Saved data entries
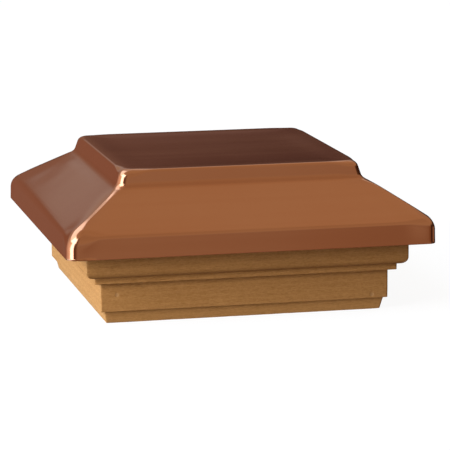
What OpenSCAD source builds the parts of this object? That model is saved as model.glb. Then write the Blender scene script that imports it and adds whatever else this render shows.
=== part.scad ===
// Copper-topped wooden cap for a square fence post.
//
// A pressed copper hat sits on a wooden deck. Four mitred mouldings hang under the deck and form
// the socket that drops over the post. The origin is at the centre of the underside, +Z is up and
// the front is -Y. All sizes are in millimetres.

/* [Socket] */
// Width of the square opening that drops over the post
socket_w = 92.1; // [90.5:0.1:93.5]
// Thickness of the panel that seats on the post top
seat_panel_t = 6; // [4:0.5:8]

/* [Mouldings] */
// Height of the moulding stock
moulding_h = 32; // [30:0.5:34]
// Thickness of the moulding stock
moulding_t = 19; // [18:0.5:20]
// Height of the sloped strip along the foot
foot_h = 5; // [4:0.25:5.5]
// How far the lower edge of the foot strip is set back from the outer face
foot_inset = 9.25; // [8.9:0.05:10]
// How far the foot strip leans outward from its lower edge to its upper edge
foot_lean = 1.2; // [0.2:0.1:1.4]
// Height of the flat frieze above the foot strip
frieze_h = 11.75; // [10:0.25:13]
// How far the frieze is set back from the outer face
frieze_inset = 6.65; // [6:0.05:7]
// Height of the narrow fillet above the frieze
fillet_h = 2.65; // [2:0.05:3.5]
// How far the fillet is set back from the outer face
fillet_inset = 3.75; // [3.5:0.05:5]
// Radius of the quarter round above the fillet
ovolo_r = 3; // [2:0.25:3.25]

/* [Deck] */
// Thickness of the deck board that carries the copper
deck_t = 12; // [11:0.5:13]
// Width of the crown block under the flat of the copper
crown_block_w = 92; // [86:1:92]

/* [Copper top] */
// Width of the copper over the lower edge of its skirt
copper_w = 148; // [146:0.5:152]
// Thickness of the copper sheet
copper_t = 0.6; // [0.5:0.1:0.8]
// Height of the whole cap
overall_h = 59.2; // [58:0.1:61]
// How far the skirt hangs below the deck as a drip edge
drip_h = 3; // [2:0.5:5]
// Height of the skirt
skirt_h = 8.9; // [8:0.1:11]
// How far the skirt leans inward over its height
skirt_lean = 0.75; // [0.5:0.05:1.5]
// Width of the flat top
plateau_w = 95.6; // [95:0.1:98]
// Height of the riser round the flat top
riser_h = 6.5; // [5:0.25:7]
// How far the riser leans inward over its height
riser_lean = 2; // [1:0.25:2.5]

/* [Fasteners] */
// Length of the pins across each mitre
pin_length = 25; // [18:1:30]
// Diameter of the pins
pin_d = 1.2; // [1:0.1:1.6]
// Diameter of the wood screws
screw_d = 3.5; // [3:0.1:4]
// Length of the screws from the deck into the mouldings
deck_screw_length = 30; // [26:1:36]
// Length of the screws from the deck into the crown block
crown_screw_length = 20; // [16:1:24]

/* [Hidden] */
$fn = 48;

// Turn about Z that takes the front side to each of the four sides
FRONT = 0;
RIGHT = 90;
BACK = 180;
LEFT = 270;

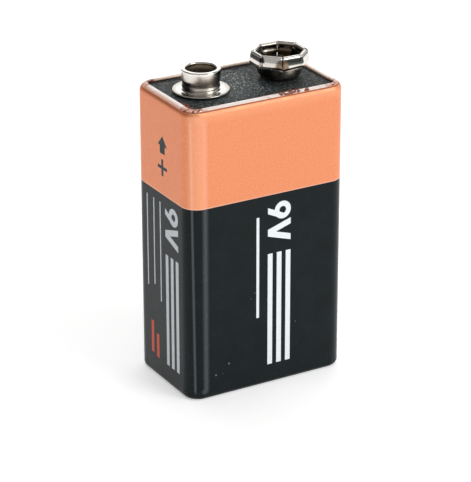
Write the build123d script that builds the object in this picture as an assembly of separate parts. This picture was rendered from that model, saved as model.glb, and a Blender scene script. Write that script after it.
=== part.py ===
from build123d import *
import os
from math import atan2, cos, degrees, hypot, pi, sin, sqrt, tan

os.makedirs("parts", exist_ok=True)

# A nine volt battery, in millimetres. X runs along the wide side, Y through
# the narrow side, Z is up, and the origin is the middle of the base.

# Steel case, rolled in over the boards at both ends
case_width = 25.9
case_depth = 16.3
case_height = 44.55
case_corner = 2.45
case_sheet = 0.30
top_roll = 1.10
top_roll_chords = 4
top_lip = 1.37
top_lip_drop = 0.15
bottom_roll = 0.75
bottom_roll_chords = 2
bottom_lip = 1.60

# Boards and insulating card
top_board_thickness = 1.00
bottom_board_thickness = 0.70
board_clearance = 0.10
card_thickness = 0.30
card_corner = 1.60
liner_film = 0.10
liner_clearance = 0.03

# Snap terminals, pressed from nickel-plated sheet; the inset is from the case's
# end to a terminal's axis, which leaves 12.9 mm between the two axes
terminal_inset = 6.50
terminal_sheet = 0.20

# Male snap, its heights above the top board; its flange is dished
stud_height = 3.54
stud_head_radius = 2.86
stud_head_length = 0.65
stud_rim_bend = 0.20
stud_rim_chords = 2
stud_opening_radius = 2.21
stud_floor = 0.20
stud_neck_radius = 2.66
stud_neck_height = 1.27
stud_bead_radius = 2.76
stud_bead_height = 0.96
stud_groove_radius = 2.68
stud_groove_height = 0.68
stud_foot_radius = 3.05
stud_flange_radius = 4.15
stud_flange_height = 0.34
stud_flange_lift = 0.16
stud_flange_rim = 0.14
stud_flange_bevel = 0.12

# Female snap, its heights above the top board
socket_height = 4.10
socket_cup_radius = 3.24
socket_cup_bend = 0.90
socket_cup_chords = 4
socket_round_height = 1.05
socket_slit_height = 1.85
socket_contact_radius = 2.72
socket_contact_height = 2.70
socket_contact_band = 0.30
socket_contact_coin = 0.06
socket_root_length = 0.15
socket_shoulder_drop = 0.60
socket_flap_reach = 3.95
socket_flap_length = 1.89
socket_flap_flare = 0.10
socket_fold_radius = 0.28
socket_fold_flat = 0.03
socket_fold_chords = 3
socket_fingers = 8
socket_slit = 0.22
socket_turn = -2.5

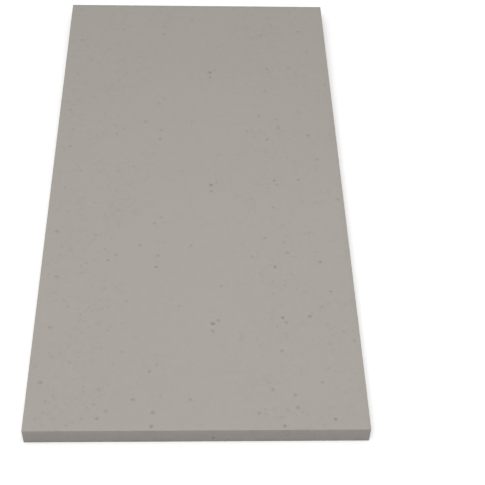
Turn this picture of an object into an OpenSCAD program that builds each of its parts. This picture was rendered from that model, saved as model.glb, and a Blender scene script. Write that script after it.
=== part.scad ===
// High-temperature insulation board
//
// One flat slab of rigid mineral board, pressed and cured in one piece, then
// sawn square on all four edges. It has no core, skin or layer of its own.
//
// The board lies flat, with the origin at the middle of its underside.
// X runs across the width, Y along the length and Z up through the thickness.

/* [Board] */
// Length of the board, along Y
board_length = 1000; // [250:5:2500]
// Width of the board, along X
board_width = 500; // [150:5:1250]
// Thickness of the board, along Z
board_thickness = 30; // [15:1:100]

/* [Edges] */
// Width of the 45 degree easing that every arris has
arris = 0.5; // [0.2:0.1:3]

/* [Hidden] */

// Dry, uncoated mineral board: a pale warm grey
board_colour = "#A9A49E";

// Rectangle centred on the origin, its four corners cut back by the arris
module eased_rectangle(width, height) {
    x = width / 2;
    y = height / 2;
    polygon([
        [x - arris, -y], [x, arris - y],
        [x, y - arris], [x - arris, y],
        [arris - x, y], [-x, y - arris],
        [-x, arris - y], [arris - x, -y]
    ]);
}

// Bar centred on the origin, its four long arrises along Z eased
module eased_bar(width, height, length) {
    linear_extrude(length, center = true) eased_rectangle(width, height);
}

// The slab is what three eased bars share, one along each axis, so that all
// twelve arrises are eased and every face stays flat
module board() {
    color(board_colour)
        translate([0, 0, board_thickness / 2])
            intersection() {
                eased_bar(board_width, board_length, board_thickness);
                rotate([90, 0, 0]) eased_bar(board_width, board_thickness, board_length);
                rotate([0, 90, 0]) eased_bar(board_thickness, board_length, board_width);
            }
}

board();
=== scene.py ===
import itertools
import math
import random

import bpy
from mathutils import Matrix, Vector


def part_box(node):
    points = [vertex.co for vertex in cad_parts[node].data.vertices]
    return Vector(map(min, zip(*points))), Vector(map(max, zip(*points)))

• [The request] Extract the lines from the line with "so that all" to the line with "points = [vertex.co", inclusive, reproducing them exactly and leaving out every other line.

• [Final answer]
// The slab is what three eased bars share, one along each axis, so that all
// twelve arrises are eased and every face stays flat
module board() {
    color(board_colour)
        translate([0, 0, board_thickness / 2])
            intersection() {
                eased_bar(board_width, board_length, board_thickness);
                rotate([90, 0, 0]) eased_bar(board_width, board_thickness, board_length);
                rotate([0, 90, 0]) eased_bar(board_thickness, board_length, board_width);
            }
}

board();
=== scene.py ===
import itertools
import math
import random

import bpy
from mathutils import Matrix, Vector


def part_box(node):
    points = [vertex.co for vertex in cad_parts[node].data.vertices]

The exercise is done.